ダンディさん:今はどうですかね、契約が終わっていたり、写真だけお貸ししているパターンもあるので。でも、12、13本ぐらいはやらせていただいているんじゃないかな。

 

── 生々しい話で恐縮ですが、収入面もブレイク当時と変わらずなのでしょうか?

 

ダンディさん:それをあんまり言ってしまうと、ね(笑)。一発屋枠で集まってテレビ出たときに「昔は忙しくてすんごいお金もらっていましたけど、今はヒマなんです。こんな仕事をちまちまやってて大変なんですよ」っていう話を求められてるのに、「僕、今CM十数本やって、なんなら前よりも稼いでます」みたいなことを言っちゃうと、「は?お前、帰れよ」ってなっちゃうじゃないですか。

 

「ヒマでやることない」「YouTubeは登録者50人」とか悲惨な話も入れないと。みんないい話ばっかり聞きたくないから。(明石家)さんまさんからも「お前、いい話ばっかりだな」とか言われますし。まあ、だからそういう話は自分からは発信しないほうがいいかな、っていうのはありますよね。

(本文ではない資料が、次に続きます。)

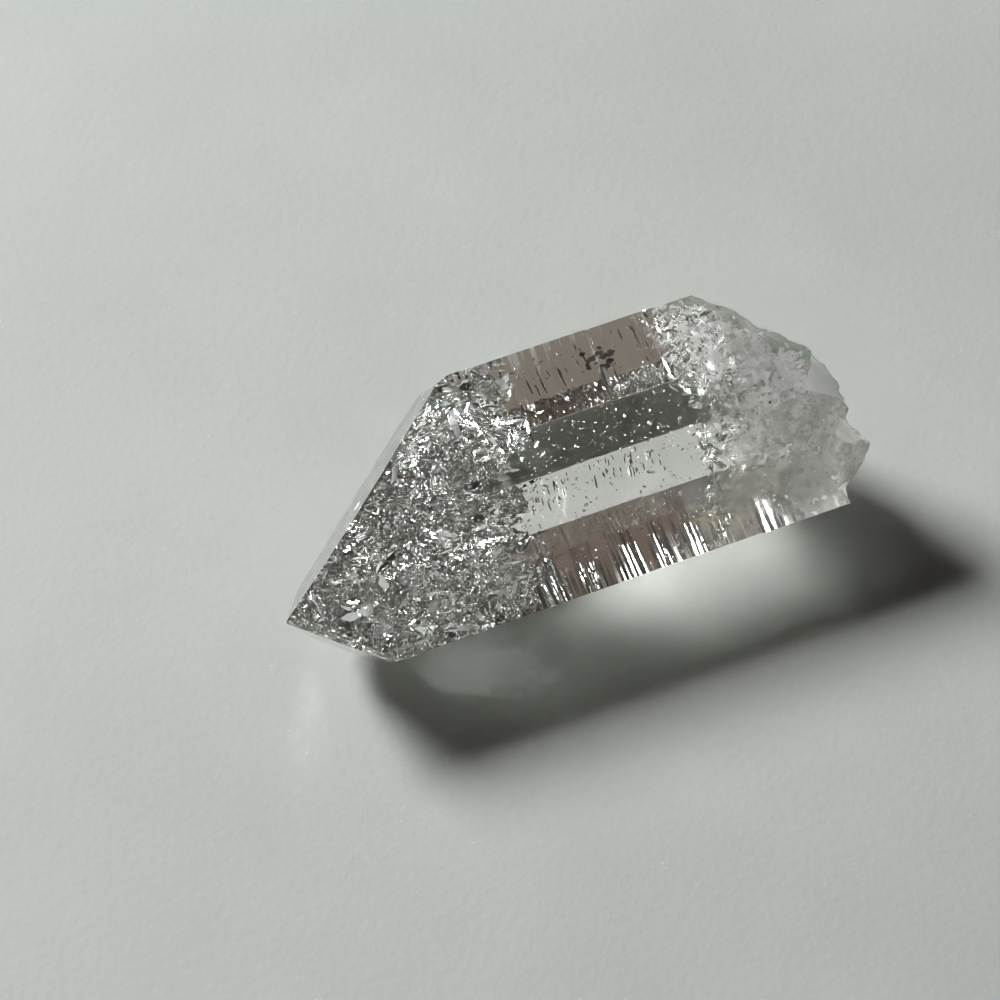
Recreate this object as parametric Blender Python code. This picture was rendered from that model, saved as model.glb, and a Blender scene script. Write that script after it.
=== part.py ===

でも、おかげさまで、たくさんの企業さまに声をかけていただいて、一生懸命やらせてもらっています。

テレビにしがみつかなくても道はある

── 企業から愛される秘訣はありますか?

 

ダンディさん:秘訣かどうかはわかんないですけど、CMが増え始めたときの僕の思いとしては、その企業のイメージアップや、お客さまに喜んでもらえたりものが売れたりするように…と考えながらやる、というのがひとつ。

 

ダンディ坂野
御年58歳ですが、20年前と変わらぬスタイルをキープしています

もうひとつは、僕自身のことを伝えるCMでもある、という思いでやっていました。「こんなCMをやっているから、ほかの企業の皆さんもいかがですか?」「また私にお仕事をお願いします」っていう気持ちでやっていました。

 

── CMへの意気込みがすごいですね。

 

ダンディさん:そこが自分の活路というか。自分の置かれている立場やどこに需要があるかがわかっていたから、この道で長年やってこられたところもあると思うんです。テレビにだけしがみついて、いつまでも違うものを追いかけていても仕方ないじゃないですか。

 

そうしなくても、広告や地方営業の仕事はあるし。そこで頑張っていけば、また何かチャンスがあるかもしれない。もちろんチャンスがあればテレビも頑張りたいんですけど、広告や地方イベントステージが、今の自分の仕事だなと思ってやっています。

 

── 素敵です。幸せ度合いとしては、2003年当時よりも今のほうが高い?

 

ダンディさん:そうですね。まぁでも、2003年に売れ始めたときの喜びというのは特別なものがありました。ずっと追い求めてきた芸能界で、テレビに出て、どこに行ってもちやほやされて、キャーキャー言われて。「すげえ!やった!」って。ただ、そこから22年経ちましたけど、僕としては今もずっといい感じです。